## WHAT TO DO:
Print the lines beginning with the one that contains "Recreate this object" and ending with the one that contains "BODY_HEIGHT = 0.289", exactly, both included, and no other lines.

━━━━━ GIVEN ENTRIES ━━━━━

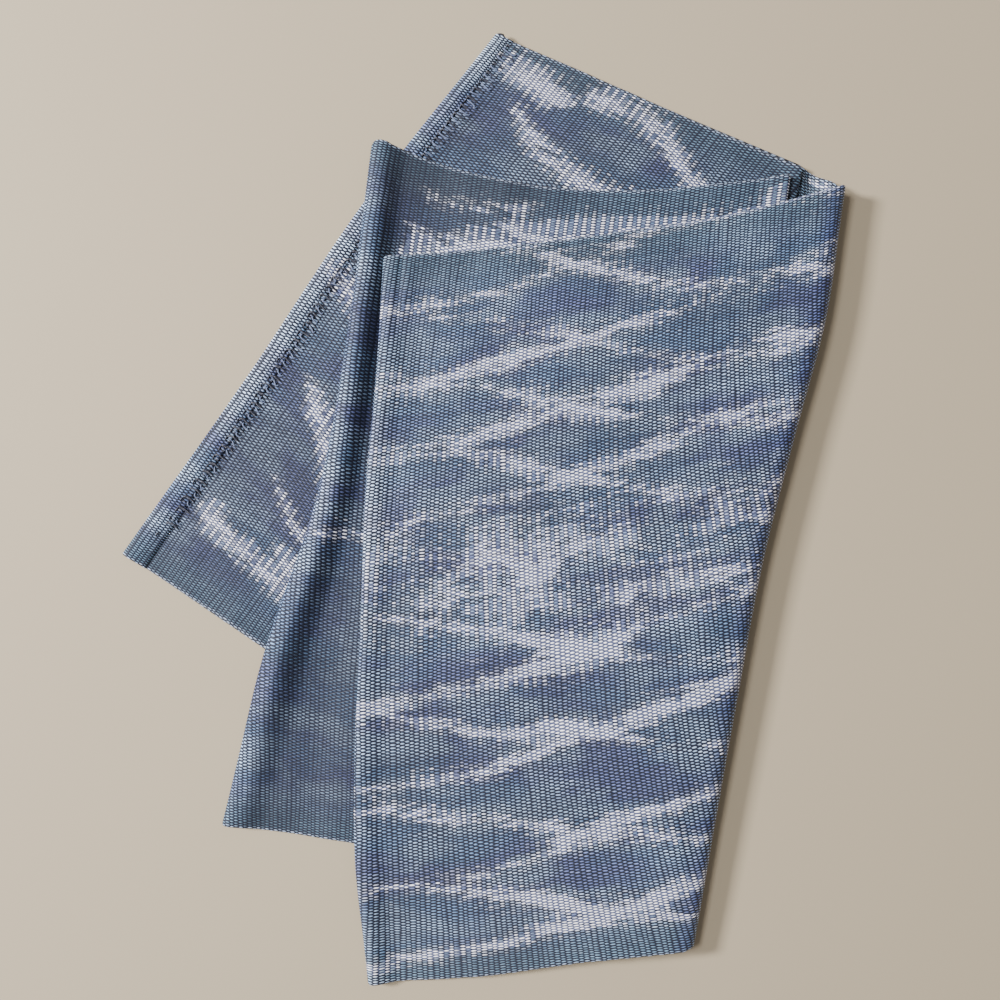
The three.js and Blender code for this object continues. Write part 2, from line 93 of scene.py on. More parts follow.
# Heights of the middle of the cloth above the table, one row for each section, which is `at` a
# share of the width from the top selvedge (0) to the bottom one (1).
COLUMNS = ["at", "below", "crown", "valley", "valley_at", "near", "far", "shoulder", "end", "landing"]
BACK_SECTIONS = [
    [0, 0.6, 3.4, 2.5, 20, 2.4, 2.7, 3.2, 4.6, 2.2],
    [0.25, 0.6, 3.4, 2.5, 20, 2.8, 2.4, 2.7, 4.4, 2.2],
    [0.5, 0.6, 3.6, 2.4, 22, 2.4, 2.4, 2.7, 4.4, 2.2],
    [0.75, 0.6, 3.5, 2.7, 24, 2.4, 2.4, 2.7, 4.4, 2.2],
    [1, 0.6, 3.3, 2.4, 20, 2.4, 2.4, 2.7, 4.4, 2.2],
]
MIDDLE_SECTIONS = [
    [0, 6.8, 12.6, 8, 18, 5.8, 5.6, 7.6, 9.6, 6.8],
    [0.1, 6.8, 14, 7.9, 17, 6.8, 6.8, 7.8, 9.8, 6.8],
    [0.2, 5.8, 13.2, 6.8, 15, 6.9, 6.9, 7.6, 10, 6.8],
    [0.35, 4.7, 12.8, 5.8, 16, 7, 7, 7.4, 10.4, 7],
    [0.55, 4.6, 12.2, 5.6, 20, 7, 7, 7.4, 10.4, 7],
    [0.78, 4.4, 10.4, 4.9, 23, 6.6, 7, 7.4, 10.4, 7],
    [0.88, 1, 7, 3.6, 22, 5.2, 6.8, 7.2, 9.6, 7],
    [1, 0.7, 6.2, 3, 22, 4.2, 6, 7, 9.1, 6.8],
]
FRONT_SECTIONS = [
    [0, 9.6, 13, 10.4, 16, 9.7, 10.6, 14.2, 15.6, 8],
    [0.08, 9.7, 14.6, 12, 15, 12.2, 13.4, 16.4, 17, 1.6],
    [0.3, 9.3, 14.7, 12.6, 15, 12.6, 14.4, 16.8, 17, 0.6],
    [0.5, 9.2, 14.2, 12.3, 16, 12.6, 14.2, 16.8, 17, 0.6],
    [0.62, 8.8, 13.2, 11.4, 16, 12, 13.8, 16.4, 16.4, 0.6],
    [0.74, 8, 11.8, 9.8, 15, 10.8, 13, 15.6, 15.6, 0.6],
    [0.83, 7.5, 10.8, 8.6, 15, 9.4, 12, 14.8, 14.8, 0.6],
    [0.93, 0.9, 7.2, 4.8, 15, 6.8, 11.2, 13.9, 13.9, 0.6],
    [1, 0.6, 6.4, 3.6, 15, 4.9, 9.2, 12.4, 12.8, 0.6],
]
# Shares of the reach at which the columns near, far and shoulder give the height.
STATIONS = {"back": (0.35, 0.7, 0.92), "middle": (0.3, 0.65, 0.93), "front": (0.33, 0.66, 0.88)}

# Ways in which the cloth leaves below a fold, at the top selvedge and at the bottom one. The fold
# is on the left (0) or on the right (1).
AWAY = {
    ("front", 0): ((1, 0.08), (1, 0.3)),
    ("front", 1): ((-0.8, 0.6), (-0.83, 0.56)),
    ("middle", 0): ((1, -0.42), (1, 0.02)),
    ("middle", 1): ((-1, -0.25), (-1, 0.15)),
    ("back", 1): ((-1, 0.2), (-1, 0.6)),
}

# Creases: from and to (mm from the left fold, mm from the top selvedge), half width, and depth,
# below 0 for a trough.
BACK_CREASES = [
    ((60, 40), (150, 70), 9, 0.5),
    ((40, 120), (44, 200), 8, -0.4),
    ((70, 230), (95, 300), 10, 0.45),
    ((30, 262), (62, 306), 7, -0.35),
    ((150, 10), (170, 40), 6, 0.5),
]
MIDDLE_CREASES = [
    ((66, 4), (72, 60), 6, 0.6),
    ((84, 8), (80, 52), 7, -0.5),
    ((38, -10), (28, 80), 15, -1.4),
    ((30, 120), (34, 230), 9, -0.35),
    ((44, 60), (52, 150), 9, 0.4),
    ((34, 250), (40, 345), 10, -0.9),
    ((180, 20), (195, 60), 7, 0.5),
    ((9, 14), (12, 330), 7, 1.4),
]
FRONT_CREASES = [
    ((9.5, -4), (8, 40), 1.5, -1.2),
    ((14, -4), (12, 30), 3, 0.7),
    ((22, 2), (48, 10), 9, -1.3),
    ((20, 20), (22, 90), 5, -0.5),
    ((30, 60), (90, 95), 10, 0.7),
    ((60, 150), (170, 120), 12, -0.8),
    ((110, 200), (190, 240), 12, 0.8),
    ((40, 250), (120, 235), 10, -0.8),
    ((150, 290), (170, 350), 9, 0.8),
    ((60, 320), (100, 352), 9, -0.7),
    ((196, 30), (188, 120), 10, -0.7),
    ((24, 150), (30, 230), 9, 0.7),
]
CREASE_ENDS = (-0.15, 0.25, 0.75, 1.15)  # shares of a crease's length between which it fades

# Small rises of the top layer: cell along the cloth, cell across it, height, and own seed.
SWELLS = [(34, 50, 0.5, 0), (12, 19, 0.2, 1)]
PUCKERS = [(9, 30, 0.33, 2), (4.5, 20, 0.165, 3)]  # only at the selvedges
PUCKER_BAND = 11
RELIEF_ENDS = {"left": 5, "right": 14}  # widths beside the folds over which the rises fade
NOISE_CELLS = 64


# ---- form of the cloth


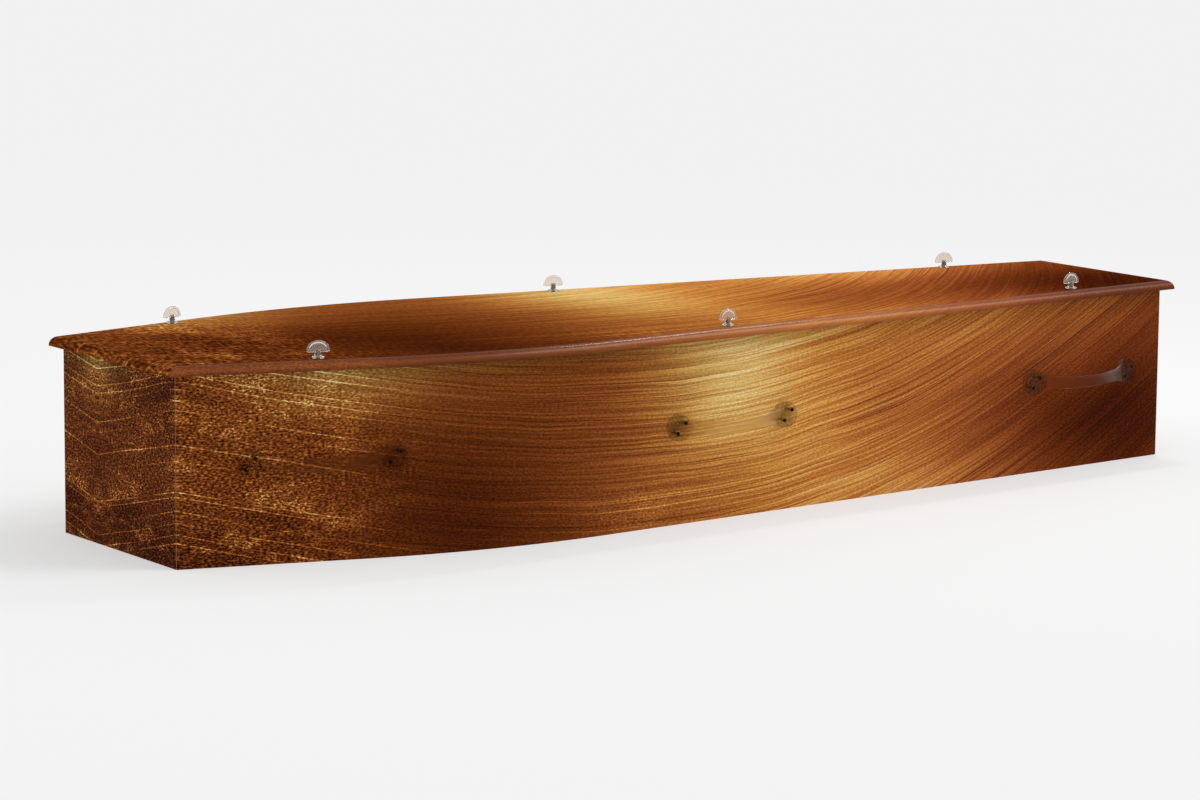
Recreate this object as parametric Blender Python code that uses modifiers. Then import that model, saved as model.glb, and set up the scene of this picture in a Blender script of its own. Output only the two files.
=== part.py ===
"""Shoulder-shaped coffin of thin printed boards, with a lift-off lid, clear handles and thumbscrews.

The head end is at -X and the foot end at +X, +Z is up, and the origin lies on the floor under the
middle of the lid. Left is +Y and right is -Y. Every board, handle, knob and screw is one object.
"""

import math

import bmesh
import bpy
from mathutils import Matrix, Vector

# Body, outside sizes in metres
BODY_LENGTH = 1.930
HEAD_WIDTH = 0.354
SHOULDER_WIDTH = 0.602        # where the two straight runs of a side would meet
FOOT_WIDTH = 0.312
SHOULDER_FROM_HEAD = 0.485
BEND_RADIUS = 1.220           # outside face of the bent side board
BODY_HEIGHT = 0.289

# Boards
SIDE_THICKNESS = 0.015
END_THICKNESS = 0.015
BASE_THICKNESS = 0.015
LID_THICKNESS = 0.015
LID_LIP = 0.001               # square lip left under the rounded-over edge
LID_OVERHANG = 0.021
LID_END_OVERHANG = 0.016
GAP = 0.0003                  # glue line or air between two pieces that touch
MITRE_GAP = 0.0004            # across the coffin's width, at each mitred corner

# Handles, one-piece mouldings: two round feet and a bowed strap
HANDLE_HEIGHT = 0.1545        # centre of the feet above the floor
HANDLE_FROM_HEAD = 0.214      # centre of the head handle
HANDLE_FROM_FOOT = 0.199      # centre of the foot handle
MIDDLE_HANDLE_SHIFT = -0.027  # from halfway between the other two, towards the head
FOOT_SPAN = 0.224             # between the centres of a handle's two feet
FOOT_RADIUS = 0.021
FOOT_DEPTH = 0.014
FOOT_EDGE = 0.004             # rounding of a foot's outer rim
FOOT_START = 0.005            # how deep in the board a foot starts before the board trims it
STRAP_STAND = 0.028           # middle of the strap, out from the board
STRAP_ROOT = 0.008            # strap's centre inside the feet, out from the board
STRAP_INSET = 0.014           # from a foot's centre to the strap's end inside it
STRAP_SAG = 0.005             # how far the strap hangs below the line of the feet
STRAP_HALF_HEIGHT = 0.0115
STRAP_FLARE = 0.0038          # extra half height where the strap meets a foot
STRAP_HALF_THICKNESS = 0.0040
STRAP_BOW_POWER = 0.8         # under 1, the strap leaves the feet steeply and runs flat between
STRAP_FLARE_POWER = 4         # the higher, the nearer the feet the flare keeps
STRAP_SQUARENESS = 0.75       # 1 is an ellipse, less is squarer

# Wood screws that hold the handles, two in each foot on a rising diagonal
SCREW_SPREAD = 0.0078         # from the foot's centre, along and up
SCREW_SHANK_RADIUS = 0.0019
SCREW_HEAD_RADIUS = 0.0032
SCREW_HEAD_HEIGHT = 0.0022
SCREW_HEAD_RIM = 0.0011       # upright edge of the head
SCREW_IN_BOARD = 0.010
SCREW_POINT = 0.0038

# Thumbscrews: a clear knob moulded round a steel screw
KNOB_FROM_HEAD = 0.214
KNOB_FROM_FOOT = 0.213
MIDDLE_KNOB_SHIFT = -0.020
KNOB_FLANGE_RADIUS = 0.0100
KNOB_FLANGE_HEIGHT = 0.0030
KNOB_FLANGE_EDGE = 0.0009
KNOB_COLLAR_RADIUS = 0.0060   # where the neck widens into the flange
KNOB_COLLAR_TOP = 0.0040
KNOB_WAIST_RADIUS = 0.0043
KNOB_WAIST = 0.0082           # height of the neck's narrowest place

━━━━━

## TASK SOLUTION:
Recreate this object as parametric Blender Python code that uses modifiers. Then import that model, saved as model.glb, and set up the scene of this picture in a Blender script of its own. Output only the two files.
=== part.py ===
"""Shoulder-shaped coffin of thin printed boards, with a lift-off lid, clear handles and thumbscrews.

The head end is at -X and the foot end at +X, +Z is up, and the origin lies on the floor under the
middle of the lid. Left is +Y and right is -Y. Every board, handle, knob and screw is one object.
"""

import math

import bmesh
import bpy
from mathutils import Matrix, Vector

# Body, outside sizes in metres
BODY_LENGTH = 1.930
HEAD_WIDTH = 0.354
SHOULDER_WIDTH = 0.602        # where the two straight runs of a side would meet
FOOT_WIDTH = 0.312
SHOULDER_FROM_HEAD = 0.485
BEND_RADIUS = 1.220           # outside face of the bent side board
BODY_HEIGHT = 0.289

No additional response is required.